» Working data
⁂
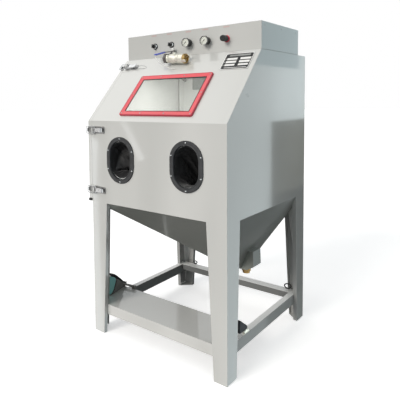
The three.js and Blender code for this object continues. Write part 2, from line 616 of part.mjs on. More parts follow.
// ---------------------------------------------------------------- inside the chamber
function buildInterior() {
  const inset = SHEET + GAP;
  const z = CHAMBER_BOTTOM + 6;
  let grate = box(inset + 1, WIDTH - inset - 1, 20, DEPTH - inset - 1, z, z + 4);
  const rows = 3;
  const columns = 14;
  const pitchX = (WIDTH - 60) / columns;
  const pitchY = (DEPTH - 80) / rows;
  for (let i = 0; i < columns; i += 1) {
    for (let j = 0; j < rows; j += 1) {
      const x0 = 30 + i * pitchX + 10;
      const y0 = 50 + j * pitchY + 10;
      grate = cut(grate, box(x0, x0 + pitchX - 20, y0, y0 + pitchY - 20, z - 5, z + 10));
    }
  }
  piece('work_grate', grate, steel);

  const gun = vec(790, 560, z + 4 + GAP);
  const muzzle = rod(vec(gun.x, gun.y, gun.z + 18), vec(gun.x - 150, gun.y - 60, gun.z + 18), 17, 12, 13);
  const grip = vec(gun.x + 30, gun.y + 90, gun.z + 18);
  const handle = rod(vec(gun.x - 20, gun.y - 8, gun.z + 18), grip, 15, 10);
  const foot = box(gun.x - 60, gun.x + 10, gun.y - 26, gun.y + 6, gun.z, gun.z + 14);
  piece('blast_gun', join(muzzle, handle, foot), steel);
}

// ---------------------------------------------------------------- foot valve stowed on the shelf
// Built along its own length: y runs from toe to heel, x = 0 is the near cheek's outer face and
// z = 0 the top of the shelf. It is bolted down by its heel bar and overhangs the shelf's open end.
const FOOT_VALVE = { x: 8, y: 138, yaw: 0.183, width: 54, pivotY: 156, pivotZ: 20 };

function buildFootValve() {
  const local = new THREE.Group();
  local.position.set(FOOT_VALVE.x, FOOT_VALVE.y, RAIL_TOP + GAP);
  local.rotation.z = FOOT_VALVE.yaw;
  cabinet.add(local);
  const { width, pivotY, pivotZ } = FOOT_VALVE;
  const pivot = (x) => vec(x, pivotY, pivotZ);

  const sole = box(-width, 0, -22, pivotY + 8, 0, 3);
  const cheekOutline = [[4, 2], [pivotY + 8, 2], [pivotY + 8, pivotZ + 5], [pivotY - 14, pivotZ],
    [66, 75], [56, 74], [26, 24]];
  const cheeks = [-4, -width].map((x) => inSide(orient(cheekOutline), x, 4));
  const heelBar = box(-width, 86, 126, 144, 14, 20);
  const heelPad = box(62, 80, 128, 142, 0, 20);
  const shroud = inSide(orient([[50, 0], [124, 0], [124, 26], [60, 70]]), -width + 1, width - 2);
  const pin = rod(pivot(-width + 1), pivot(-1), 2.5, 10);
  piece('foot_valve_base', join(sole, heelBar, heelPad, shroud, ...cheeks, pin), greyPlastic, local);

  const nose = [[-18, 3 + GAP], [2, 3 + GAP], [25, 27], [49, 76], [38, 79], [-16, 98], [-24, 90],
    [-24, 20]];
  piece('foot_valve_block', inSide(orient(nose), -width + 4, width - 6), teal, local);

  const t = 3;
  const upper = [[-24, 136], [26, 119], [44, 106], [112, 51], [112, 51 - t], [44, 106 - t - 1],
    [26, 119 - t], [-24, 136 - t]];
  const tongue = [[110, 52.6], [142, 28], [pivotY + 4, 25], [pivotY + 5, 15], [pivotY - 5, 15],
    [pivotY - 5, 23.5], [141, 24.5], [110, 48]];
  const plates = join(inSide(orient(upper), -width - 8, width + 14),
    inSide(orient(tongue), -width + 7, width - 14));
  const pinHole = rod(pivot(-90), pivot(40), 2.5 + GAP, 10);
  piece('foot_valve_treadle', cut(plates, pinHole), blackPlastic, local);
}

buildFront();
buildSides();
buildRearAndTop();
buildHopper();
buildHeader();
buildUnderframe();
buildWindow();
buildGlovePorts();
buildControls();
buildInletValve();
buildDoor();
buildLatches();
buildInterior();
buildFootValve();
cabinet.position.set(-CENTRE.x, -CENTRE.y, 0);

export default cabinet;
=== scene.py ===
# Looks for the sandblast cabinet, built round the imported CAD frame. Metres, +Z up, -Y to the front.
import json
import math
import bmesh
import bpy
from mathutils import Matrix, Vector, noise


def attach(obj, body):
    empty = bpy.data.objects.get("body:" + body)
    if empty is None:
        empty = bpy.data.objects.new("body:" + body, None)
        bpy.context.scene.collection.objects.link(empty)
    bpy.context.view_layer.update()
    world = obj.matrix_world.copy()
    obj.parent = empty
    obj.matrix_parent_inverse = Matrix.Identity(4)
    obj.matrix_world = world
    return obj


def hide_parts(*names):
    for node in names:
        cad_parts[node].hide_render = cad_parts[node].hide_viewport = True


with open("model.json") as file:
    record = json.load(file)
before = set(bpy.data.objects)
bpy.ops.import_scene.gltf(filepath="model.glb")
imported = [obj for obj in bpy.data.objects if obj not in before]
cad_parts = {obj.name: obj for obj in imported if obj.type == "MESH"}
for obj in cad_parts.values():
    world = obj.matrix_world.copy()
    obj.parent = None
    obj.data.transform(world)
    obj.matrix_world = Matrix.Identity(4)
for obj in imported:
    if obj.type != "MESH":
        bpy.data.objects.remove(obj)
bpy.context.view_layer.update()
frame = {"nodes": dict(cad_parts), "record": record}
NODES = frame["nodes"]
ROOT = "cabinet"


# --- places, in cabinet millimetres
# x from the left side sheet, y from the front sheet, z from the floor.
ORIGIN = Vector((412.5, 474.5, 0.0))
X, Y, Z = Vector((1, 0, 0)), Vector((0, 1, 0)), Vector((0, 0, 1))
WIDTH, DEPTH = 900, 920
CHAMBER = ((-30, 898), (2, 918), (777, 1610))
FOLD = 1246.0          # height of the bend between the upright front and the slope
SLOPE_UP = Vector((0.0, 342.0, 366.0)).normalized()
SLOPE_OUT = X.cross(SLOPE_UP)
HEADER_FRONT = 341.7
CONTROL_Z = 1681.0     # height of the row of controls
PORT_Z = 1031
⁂
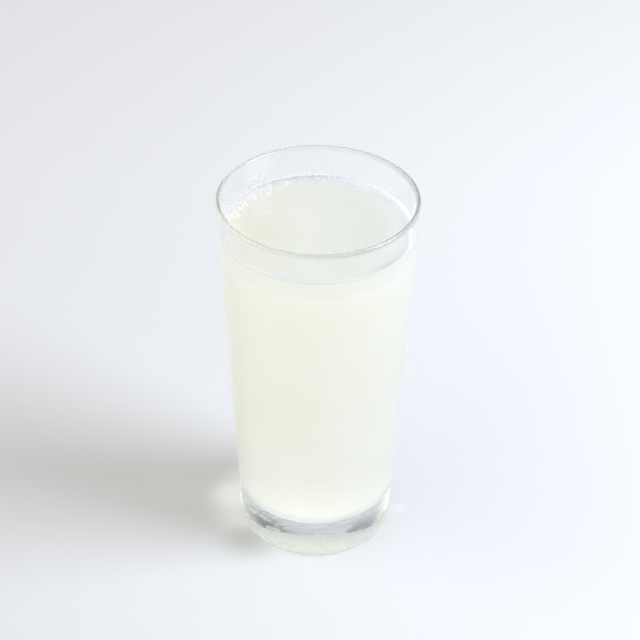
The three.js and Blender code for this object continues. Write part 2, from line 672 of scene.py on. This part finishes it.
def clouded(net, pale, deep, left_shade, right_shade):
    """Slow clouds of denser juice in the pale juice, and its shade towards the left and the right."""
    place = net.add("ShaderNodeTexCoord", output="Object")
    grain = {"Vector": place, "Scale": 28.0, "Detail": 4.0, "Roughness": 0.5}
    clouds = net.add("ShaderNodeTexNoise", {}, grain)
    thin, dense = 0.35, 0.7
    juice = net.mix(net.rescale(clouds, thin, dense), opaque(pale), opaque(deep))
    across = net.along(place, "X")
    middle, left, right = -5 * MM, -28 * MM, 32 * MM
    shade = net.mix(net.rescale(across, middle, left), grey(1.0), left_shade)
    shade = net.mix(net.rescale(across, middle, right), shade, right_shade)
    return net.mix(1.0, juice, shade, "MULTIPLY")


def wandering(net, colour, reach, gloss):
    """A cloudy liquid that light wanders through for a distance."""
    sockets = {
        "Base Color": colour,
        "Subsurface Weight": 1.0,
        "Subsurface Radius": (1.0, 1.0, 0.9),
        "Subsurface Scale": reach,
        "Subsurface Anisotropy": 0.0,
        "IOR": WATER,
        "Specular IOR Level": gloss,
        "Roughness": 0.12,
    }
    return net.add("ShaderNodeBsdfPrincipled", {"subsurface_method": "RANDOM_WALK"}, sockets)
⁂
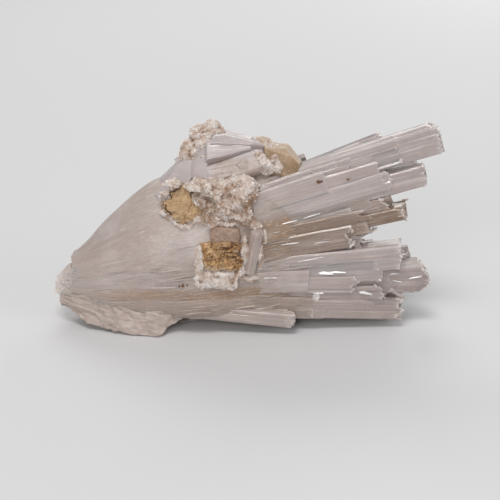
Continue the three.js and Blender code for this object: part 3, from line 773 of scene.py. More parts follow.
⁂
» Task requirements
Look through the material above and print exactly the lines from the one containing "buildFront();" to the one containing "for node in", both included, and nothing more.

» The response
buildFront();
buildSides();
buildRearAndTop();
buildHopper();
buildHeader();
buildUnderframe();
buildWindow();
buildGlovePorts();
buildControls();
buildInletValve();
buildDoor();
buildLatches();
buildInterior();
buildFootValve();
cabinet.position.set(-CENTRE.x, -CENTRE.y, 0);

export default cabinet;
=== scene.py ===
# Looks for the sandblast cabinet, built round the imported CAD frame. Metres, +Z up, -Y to the front.
import json
import math
import bmesh
import bpy
from mathutils import Matrix, Vector, noise


def attach(obj, body):
    empty = bpy.data.objects.get("body:" + body)
    if empty is None:
        empty = bpy.data.objects.new("body:" + body, None)
        bpy.context.scene.collection.objects.link(empty)
    bpy.context.view_layer.update()
    world = obj.matrix_world.copy()
    obj.parent = empty
    obj.matrix_parent_inverse = Matrix.Identity(4)
    obj.matrix_world = world
    return obj


def hide_parts(*names):
    for node in names:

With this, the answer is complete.